Last week we discussed the importance of being authentic and avoiding the trap of accidental inauthenticity caused by mimicking others instead of developing and leveraging your own unique strengths. Of course, in order to act and speak authentically, you must first develop a clear picture of who you are and what your strengths are.
So how do you do this? The key is a combination of personal reflection and honest feedback. Here are 5 tips, adapted from Chapter 5 of my book, Be An Inspirational Leader:
- Take the time to seriously reflect on what makes you “you;” think about your core values and your biggest goals.
- Consider what’s important to you, what you dream about, what you fear, what you enjoy, and what inspires you.
- Be careful not to construct an image of what you wishwere true of you; be as honest and realistic as possible.
- Acknowledge that you have blind spots (we all do) and seek out the perspective of people you trust and who know you well.
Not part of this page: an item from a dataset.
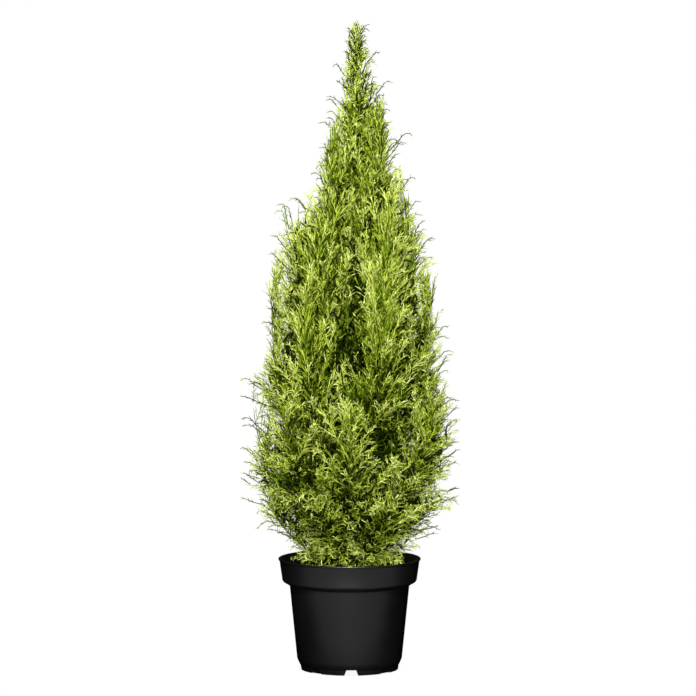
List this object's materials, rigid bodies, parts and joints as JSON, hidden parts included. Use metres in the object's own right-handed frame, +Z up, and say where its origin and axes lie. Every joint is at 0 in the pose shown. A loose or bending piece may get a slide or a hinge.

- Consider utilizing one or more of the many assessment tools available (e.g. Myers-Briggs®, DiSC®, StrengthsFinder®, etc.)
Take sufficient time to examine and evaluate what you learn as a result of personal reflection, professional assessment tools, and candid discussion with others. Take any test results and outside feedback seriously, but also be careful to not let those perspectives define you; remember, those perspectives are by definition merely points of view, and only represent a glimpse of who you are—not the whole picture.
Last tip: embrace who you are and be yourself!